Landmark’s E Street Cinema
Opens Fri., July 8
French
The Innocents
(Les innocents)
Directed by Anne Fontaine
(France/Poland, 2016, 115 min.)
In 1945 Poland, a young French Red Cross doctor who is sent to assist the survivors of World War II German camps discovers several nuns in advanced states of pregnancy during a visit to a nearby convent. Fearing the shame of exposure, the hostility of the new anti-Catholic Communist government and facing an unprecedented crisis of faith, the nuns increasingly turn to the worker as their belief and traditions clash with harsh realities (French, Polish and Russian).
Landmark’s E Street Cinema
Opens Fri., July 8
Microbe and Gasoline
(Microbe et Gasoil)
Directed by Michel Gondry
(France, 2015, 103 min.)
Microbe, a shy, aspiring artist, has trouble making friends at school until he meets Gasoline, a likeminded outcast.
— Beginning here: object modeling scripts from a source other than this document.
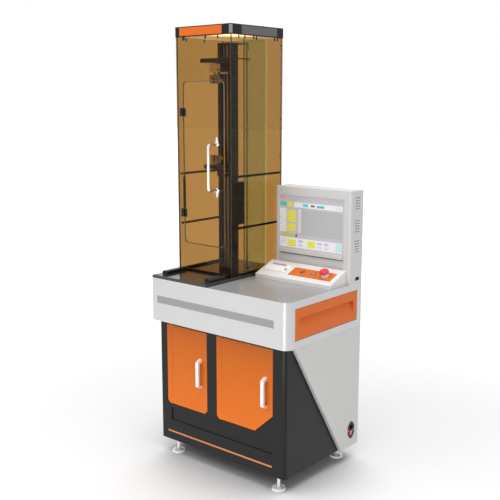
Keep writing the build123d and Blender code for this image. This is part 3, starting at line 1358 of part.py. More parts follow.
def power_inlet():
    """Mains inlet: flange with pointed ends, socket with three pins, window of the switch."""
    middle = INLET_BOTTOM + INLET_HIGH / 2
    half_wide, half_high = INLET_WIDE / 2, INLET_HIGH / 2
    shoulder = half_high * INLET_SHOULDER
    socket = middle + INLET_BODY_HIGH / 4
    outer = WIDTH + INLET_FLANGE
    with BuildPart() as inlet:
        with BuildSketch(facing_right(outer)):
            with Locations((INLET_MIDDLE, middle)):
                Polygon(
                    (-half_wide, -shoulder), (-half_wide / 3, -half_high),
                    (half_wide / 3, -half_high), (half_wide, -shoulder),
                    (half_wide, shoulder), (half_wide / 3, half_high),
                    (-half_wide / 3, half_high), (-half_wide, shoulder), align=None,
                )
        extrude(amount=-INLET_FLANGE)
        with BuildSketch(facing_right(WIDTH)):
            inlet_body_outline(0)
        extrude(amount=-INLET_DEEP)
        with BuildSketch(facing_right(outer)):
            with Locations((INLET_MIDDLE, socket)):
                Rectangle(INLET_BODY_WIDE - 2 * SOCKET_MARGIN, INLET_BODY_HIGH / 3)
            with Locations((INLET_MIDDLE, rocker_middle())):
                Rectangle(ROCKER_WIDE + 2 * SEAT, ROCKER_HIGH + 2 * SEAT)
        extrude(amount=-INLET_DEEP / 2, mode=Mode.SUBTRACT)
        with BuildSketch(facing_right(outer - INLET_DEEP / 2)):
            with Locations((INLET_MIDDLE - PIN_PITCH, socket), (INLET_MIDDLE + PIN_PITCH, socket),
                           (INLET_MIDDLE, socket + PIN_HIGH)):
                Rectangle(PIN_WIDE, PIN_HIGH)
        extrude(amount=INLET_DEEP / 3)
    save(inlet, "power_inlet")


def power_rocker():
    """Rocker of the mains switch, at rest tipped to one side, on two stub pins."""
    reach = ROCKER_LOBE * cos(radians(ROCKER_TILT)) + ROCKER_HALF * sin(radians(ROCKER_TILT))
    side = INLET_MIDDLE - ROCKER_WIDE / 2
    pivot = (x_at(WIDTH + SWITCH_REACH - reach), y_at(side), rocker_middle())
    tilt = radians(ROCKER_TILT)
    tipped = Plane(origin=pivot, x_dir=(cos(tilt), 0, -sin(tilt)), z_dir=(0, -1, 0))
    with BuildPart() as rocker:
        with BuildSketch(tipped):
            Polygon(
                (ROCKER_LOBE, ROCKER_HALF), (ROCKER_LOBE * ROCKER_DIP, 0), (ROCKER_LOBE, -ROCKER_HALF),
                (-ROCKER_LOBE, -ROCKER_HALF), (-2 * ROCKER_LOBE, 0), (-ROCKER_LOBE, ROCKER_HALF),
                align=None,
            )
        extrude(amount=-ROCKER_WIDE)
    save(rocker, "power_rocker")


def drawer():
    """Side drawer: thick coloured face with a sloped grip recess, and an open box behind it."""
    back = WIDTH - DRAWER_FACE_THICK
    box_front, box_back = DRAWER_FRONT_Y + RUNNER_WIDE, DRAWER_BACK_Y - RUNNER_WIDE
    low = DRAWER_BOTTOM + RUNNER_WIDE
    with BuildPart() as tray:
        with BuildSketch(facing_right(WIDTH)):
            drawer_outline(0)
        extrude(amount=-DRAWER_FACE_THICK)
        fillet(tray.faces().sort_by(Axis.X)[-1].edges(), radius=DRAWER_GAP)
        with BuildSketch(facing_front(GRIP_FRONT_Y)):
            Polygon((WIDTH, GRIP_BOTTOM), (WIDTH - GRIP_DEEP, GRIP_TOP), (WIDTH, GRIP_TOP), align=None)
        extrude(amount=GRIP_FRONT_Y - GRIP_BACK_Y, mode=Mode.SUBTRACT)
        with BuildSketch(seen_from_above(low)):
            span((back - DRAWER_DEEP, box_front), (back, box_back))
        extrude(amount=DRAWER_BOX_HIGH)
        with BuildSketch(seen_from_above(low + DRAWER_WALL)):
            span((back - DRAWER_DEEP + DRAWER_WALL, box_front + DRAWER_WALL),
                 (back, box_back - DRAWER_WALL))
        extrude(amount=DRAWER_BOX_HIGH, mode=Mode.SUBTRACT)
    save(tray, "drawer")


def drawer_runners():
    """Two runners on the deck's floor, each a web with a ledge under the drawer's box."""
    floor = DECK_BOTTOM + SHEET
    ledge = DRAWER_BOTTOM + RUNNER_WIDE - SEAT
    start = WIDTH - DRAWER_FACE_THICK - SEAT
    with BuildPart() as runners:
        for side, turn in ((DRAWER_FRONT_Y + RUNNER_WIDE, 1), (DRAWER_BACK_Y - RUNNER_WIDE, -1)):
            web = side - turn * (SEAT + SHEET)
            with BuildSketch(facing_right(start)):
                span((web, floor), (web + turn * SHEET, ledge + RUNNER_WIDE))
                span((web, floor), (web - turn * SHEET * 2, floor + SHEET))
                span((web, ledge - SHEET), (side + turn * RUNNER_WIDE, ledge))
            extrude(amount=-DRAWER_DEEP)
    save(runners, "drawer_runners")


def controller_box():
    """Electronics box on the cabinet's floor behind the mains inlet, hollow, with cooling slots."""
    pitch = (CONTROLLER_RIGHT - CONTROLLER_LEFT) / COOLING_PITCHES
    low = FOOT_HEIGHT + SHEET
    with BuildPart() as box:
        with BuildSketch(seen_from_above(low)):
            span((CONTROLLER_LEFT, CONTROLLER_FRONT), (CONTROLLER_RIGHT, CONTROLLER_BACK))
        extrude(amount=CONTROLLER_HIGH)
        fillet(box.edges().filter_by(Axis.Z), radius=SHEET)
        with BuildSketch(seen_from_above(low + SHEET)):
            span((CONTROLLER_LEFT + SHEET, CONTROLLER_FRONT + SHEET),
                 (CONTROLLER_RIGHT - SHEET, CONTROLLER_BACK - SHEET))
        extrude(amount=CONTROLLER_HIGH - 2 * SHEET, mode=Mode.SUBTRACT)
        middle = (CONTROLLER_LEFT + CONTROLLER_RIGHT) / 2
        with BuildSketch(facing_front(CONTROLLER_FRONT)):
            with Locations((middle, low + CONTROLLER_HIGH / 2)):
                with GridLocations(pitch, 0, COOLING_SLOTS, 1):
                    SlotOverall(CONTROLLER_HIGH / 2, pitch / 2, rotation=90)
        extrude(amount=-SHEET, mode=Mode.SUBTRACT)
    save(box, "controller_box")


def levelling_feet():
    """Four levelling feet: round pad, stud and lock nut under the cabinet's floor."""
    with BuildPart() as feet:
        for foot_x in FOOT_XS:
            for foot_y in FOOT_YS:
                place = (x_at(foot_x), y_at(foot_y), 0)
                with BuildSketch(Plane(origin=place, x_dir=(1, 0, 0), z_dir=(0, -1, 0))):
                    Polygon(
                        (0, 0), (PAD_RADIUS, 0), (PAD_RADIUS, PAD_HIGH / 2),
                        (LEVEL_RADIUS * 2, PAD_HIGH), (LEVEL_RADIUS, PAD_HIGH),
                        (LEVEL_RADIUS, FOOT_HEIGHT), (0, FOOT_HEIGHT), align=None,
                    )
                revolve(axis=Axis(place, (0, 0, 1)))
                with BuildSketch(seen_from_above(FOOT_HEIGHT)):
                    with Locations((foot_x, foot_y)):
                        RegularPolygon(NUT_ACROSS / 2, 6, major_radius=False)
                extrude(amount=-NUT_HIGH)
    save(feet, "levelling_feet")


os.makedirs("parts", exist_ok=True)
cabinet_shell()
front_frame()
accent_strip()
for door_side, side_word in enumerate(("left", "right")):
    cabinet_door(door_side, f"{side_word}_door")
    door_pull(door_side, f"{side_word}_pull")
cabinet_pivots()
side_panel()
deck_housing()
stripe_inlay()
worktop()
base_plate()
fixture_rails()
drive_pedestal()
drive_motor()
column()
screw_bearings()
guide_rods()
drive_screw()
carriage()
arm(UPPER_ARM_BOTTOM, UPPER_ARM_FRONT, COLUMN_FRONT - CARRIAGE_GAP, "crosshead_arm", finger=True)
arm(LOWER_ARM_BOTTOM, LOWER_ARM_FRONT, COLUMN_FRONT, "lower_arm", finger=False)
load_cell()
grip_body(UPPER_GRIP_ROOT, False, "upper_grip")
grip_jaw(UPPER_GRIP_ROOT, False, "upper_jaw")
grip_body(LOWER_GRIP_ROOT, True, "lower_grip")
grip_jaw(LOWER_GRIP_ROOT, True, "lower_jaw")
limit_rod()
amplifier_box()
guard_front()
guard_sides()
guard_back()
guard_braces()
guard_hatch()
hatch_handle()
hinge_fixed_leaves()
hinge_hatch_leaves()
cap_frame()
cap_insert(facing_front(CAP_FRONT), INSERT_LEFT, INSERT_RIGHT, "cap_front_insert")
cap_insert(facing_right(CAP_RIGHT), INSERT_FRONT, INSERT_BACK, "cap_side_insert")
cap_clip()
cap_light()
console_housing()
usb_port()
touch_screen()
console_desk()
keypad_plate()
push_button(BUTTON_XS[0], "start_button")
push_button(BUTTON_XS[1], "stop_button")
estop_collar()
estop_head()
printer_body()
printer_lid()
power_inlet()
power_rocker()
drawer()
drawer_runners()
controller_box()
levelling_feet()
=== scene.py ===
"""Looks of the floor-standing universal testing machine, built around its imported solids."""

import json
import logging
from dataclasses import dataclass
from enum import Enum
from typing import Optional

import bpy
import numpy as np
from bpy.types import Material, Node, NodeOutputs, NodeSocket, NodeTree, Object
from mathutils import Matrix, Vector


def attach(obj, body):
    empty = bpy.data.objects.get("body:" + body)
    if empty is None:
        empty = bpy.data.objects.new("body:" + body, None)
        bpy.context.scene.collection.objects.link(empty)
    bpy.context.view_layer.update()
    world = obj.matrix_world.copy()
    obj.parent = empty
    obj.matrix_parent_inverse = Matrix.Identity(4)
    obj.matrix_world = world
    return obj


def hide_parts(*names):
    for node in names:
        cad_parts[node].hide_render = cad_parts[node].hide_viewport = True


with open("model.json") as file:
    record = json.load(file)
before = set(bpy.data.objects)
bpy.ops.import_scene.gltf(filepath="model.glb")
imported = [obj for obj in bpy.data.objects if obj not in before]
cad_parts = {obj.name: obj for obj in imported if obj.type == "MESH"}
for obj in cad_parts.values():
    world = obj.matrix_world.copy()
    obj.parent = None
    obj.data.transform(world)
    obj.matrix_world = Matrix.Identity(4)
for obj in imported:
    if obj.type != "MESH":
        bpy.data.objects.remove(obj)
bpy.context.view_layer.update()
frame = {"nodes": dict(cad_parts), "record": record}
log = logging.getLogger("testing_machine")

MM = 0.001
TURN = 2 * np.pi
LEFT, FRONT = -364.8, -235.0
DESK_FOOT = (0.0, 293.0, 775.0)
DESK_SLOPE = float(np.arctan2(43, 113))
DOOR_TOP, DOOR_BOTTOM = 0.571, 0.224
SHADE_POWER = 0.45
SHARP_ANGLE = 0.7
RING_STEPS, BEAD_STEPS = 40, 10
WHITE = (1.0, 1.0, 1.0, 1.0)
DUST = (0.42, 0.40, 0.37, 1.0)
BARE_METAL = (0.62, 0.61, 0.60, 1.0)
Color = tuple[float, float, float]
Point = tuple[float, float, float]


def place(across: float, back: float, up: float) -> np.ndarray:
    """A point in metres from millimetres counted from the deck's front left corner."""
    return np.array([LEFT + across, FRONT + back, up]) * MM


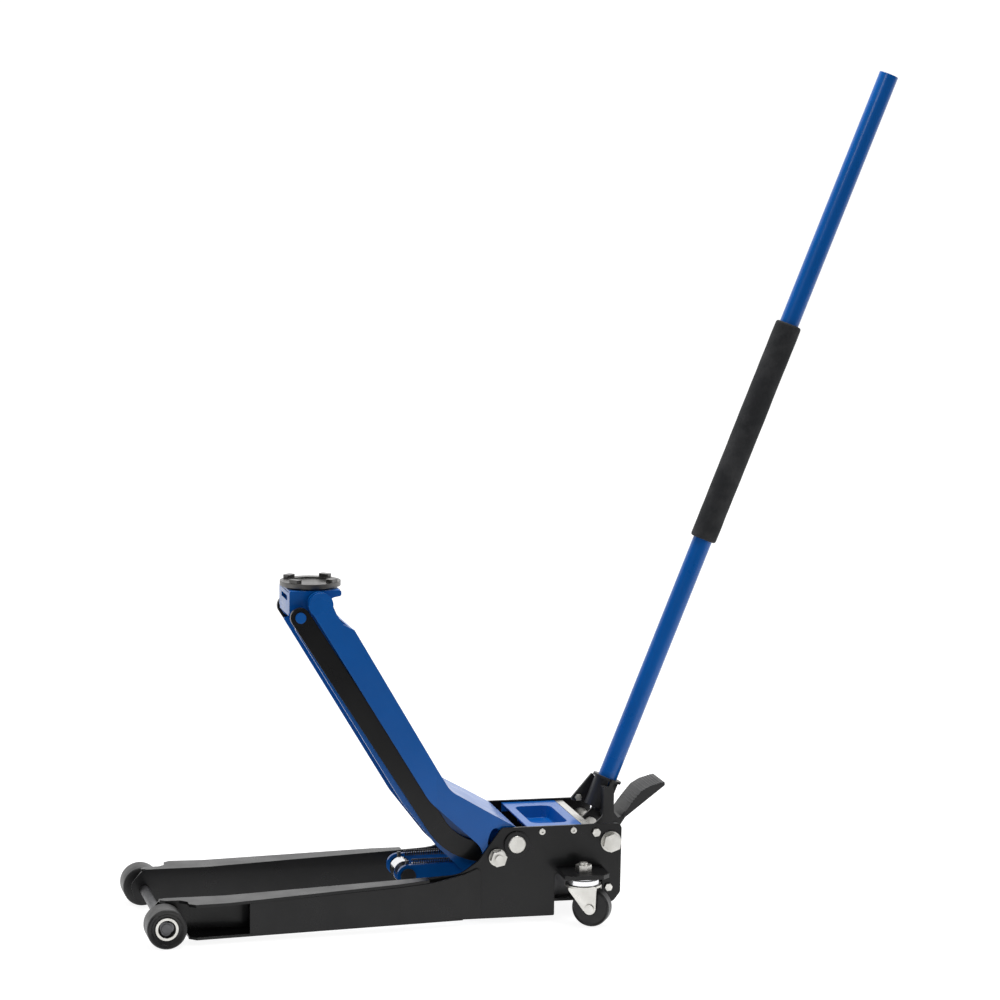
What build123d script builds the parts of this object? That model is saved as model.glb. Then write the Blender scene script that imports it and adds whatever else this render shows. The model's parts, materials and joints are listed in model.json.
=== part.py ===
"""Low-profile hydraulic trolley jack with its arm raised. Millimetres, +Z up, near side -Y.

X is measured from the front axle towards the handle while the pieces are drawn. save() then moves
each piece so that the origin is on the floor under the middle of the jack's outer box.
"""

from build123d import *
from math import atan2, cos, degrees, hypot, radians, sin, tan
import os

os.makedirs("parts", exist_ok=True)

# ---------------------------------------------------------------- driving dimensions
running = 0.06

wheel_radius = 28.0
wheel_inner_y = 105.0
wheel_outer_y = 147.0
axle_radius = 7.0
axle_z = wheel_radius

plate_inner_y = 86.0
plate_outer_y = 90.0
rail_bottom_z = 8.0
rail_front_z = 58.0
rail_rear_z = 71.0
rail_rear_x = 385.0
fold = 4.0
plate_top_z = 138.0
plate_bottom_z = 24.0
plate_rear_x = 660.0

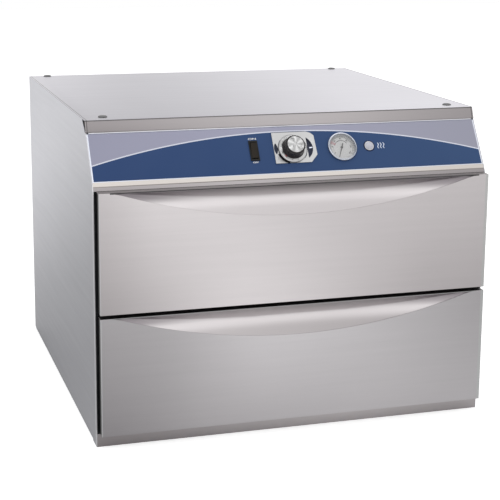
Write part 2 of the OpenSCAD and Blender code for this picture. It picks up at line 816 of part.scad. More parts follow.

Together they hatch a plan to build a car and spend their summer on an epic road trip across France.
Landmark’s E Street Cinema
Opens Fri., July 15
Phantom Boy
Directed by Jean-Loup Felicioli and Alain Gagnol
(France/Belgium, 2016, 84 min.)
A super-powered boy helps a wheelchair-bound policeman in his attempt to bring down a mob kingpin in this animated film.
Landmark’s E Street Cinema
Opens Fri., July 29
Pierrot Le Fou
Directed by Jean-Luc Godard
(France/Italy, 1965, 110 min.)
An existentially conflicted husband and father, inspires the latter to run off with babysitter/former girlfriend/gangster Anna Karina on a road trip to the South of France, but murder and mayhem shadow their frolic.
AFI Silver Theatre
Mon., July 4, 7:15 p.m.
Japanese
Our Little Sister
(Umimachi Diary)
Directed by Hirokazu Koreeda
(Japan, 2015, 128 min.)
Three sisters live together in their late grandmother’s house ever since their father left home for another woman. After the death of their father, the trio learn about the existence of a 13-year-old half-sister, who comes to live with them.
Landmark’s E Street Cinema
Opens Fri., July 15
Korean
My Love, Don’t Cross That River
Directed by Mo-young Jin
(South Korea, 2014, 86 min.)
A couple who have lived together for 76 years faces the last moments of their marriage.
Angelika Pop-Up at Union Market
Opens Fri., July 8
Mandarin
The Mermaid
Directed by Stephen Chow
(China/Hong Kong, 2016, 94 min.)
When an island development threatens their habitat, a mermaid family sends one of its number to assassinate the greedy entrepreneur. But instead of using her sack of weaponized sea urchins to kill him, she falls in love.
American History Museum
Sat., July 23, 2 p.m.
Spanish
Academy of the Muses
(La academia de las musas)
Directed by José Luis Guerín
(Spain, 2016, 92 min.)
When he returns from teaching class, a professor of philology is interrogated by his wife, who distrusts his pedagogical approach, and his Academy of the Muses, which, inspired by classical references, is intended to regenerate the world through poetry (Spanish, Catalan and Italian).
National Gallery of Art
Sun., July 17, 4 p.m.
Tamil
Dheepan
Directed by Jacques Audiard
(France, 2016, 115 min.)
Dheepan is a Tamil freedom fighter who flees his native Sri Lanka when the civil war is reaching its end. At a refugee camp, he joins a woman and a little girl, both strangers, to pretend to be a family, hoping that they will make it easier for him to claim political asylum. Arriving in Paris, Dheepan finds work as the caretaker of a run-down housing block in the suburbs, where he works to build a new life and a real home for his “wife” and his “daughter,” but the daily violence he confronts in his new neighborhood quickly reopens his war wounds (Tamil, French and English).